Objects and Performance

knowledge, learning, objects, research

Objects and performance

Spencer Hazel (2015)

This line of investigation concerns the enactment of objects within theatrical performance, including their transformation from material resource to prop to socially situated object within a staged scene.

That Theatre Company

The study adopts an interaction analytic approach to investigate how theatre practitioners e.g. explore, discover, negotiate, learn and reproduce such representations of interaction. Producing recognisably realistic representations of social practices is part of what Burns (1972) has described as “authenticating conventions”, affording staged scenes credibility, as they draw on common-sense understandings of the social world that are shared by their audiences, including those members of the public who have more intimate knowledge of the settings being depicted.

In naturalistic performance, the appropriate use of objects (props) is one area that actors are required to get to grips with, as they work the objects into the course of the dramatic action, exploring how best to represent the authentic handling of objects relevant to the proceedings.

Why Not Theatre Company

The data instances where the actors work on enacting particular objects.
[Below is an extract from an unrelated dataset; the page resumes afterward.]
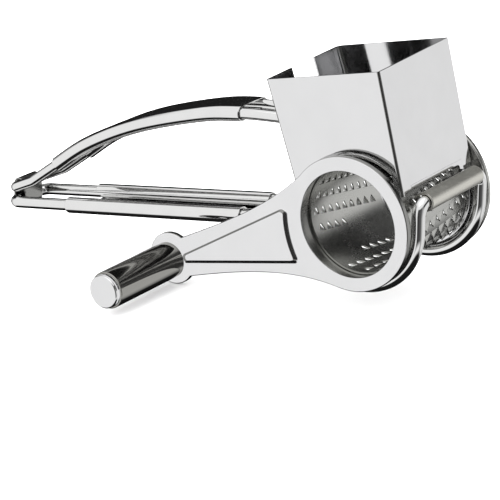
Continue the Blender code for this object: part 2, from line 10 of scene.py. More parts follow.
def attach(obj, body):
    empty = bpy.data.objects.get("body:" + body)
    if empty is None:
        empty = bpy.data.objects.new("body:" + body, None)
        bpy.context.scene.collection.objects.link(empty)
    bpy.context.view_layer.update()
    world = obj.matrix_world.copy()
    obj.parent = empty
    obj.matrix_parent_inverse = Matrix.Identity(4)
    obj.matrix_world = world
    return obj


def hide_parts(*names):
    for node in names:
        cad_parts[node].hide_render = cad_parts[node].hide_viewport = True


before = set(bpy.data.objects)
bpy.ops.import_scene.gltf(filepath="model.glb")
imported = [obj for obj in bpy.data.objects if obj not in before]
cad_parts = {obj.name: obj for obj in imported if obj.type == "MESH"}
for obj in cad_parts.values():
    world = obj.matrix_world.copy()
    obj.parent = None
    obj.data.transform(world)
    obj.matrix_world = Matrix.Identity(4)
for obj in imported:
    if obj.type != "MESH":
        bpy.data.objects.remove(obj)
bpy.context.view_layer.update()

By enactment, I mean here the bringing to life of a prop as a recognisable, situated object within a naturalistic representation of a particular activity. The way in which these members organize their engagement frameworks around an object transforms it from one class of object to another. For example, a generic plastic tube becomes appropriated first as a theatre prop, then subsequently enacted as a catheter, with members drawing on diverse pools of professional knowledge. These transformations are occasioned through changes in how the members handle the tube, and how they jointly organize themselves around the enacted object. By presenting such handling as an informed approximation of (medical) professional competence, the performers enact objects as recognisably authentic artefacts for the setting being portrayed, and consequently display to a viewer how such objects are implicated in the procedures at hand.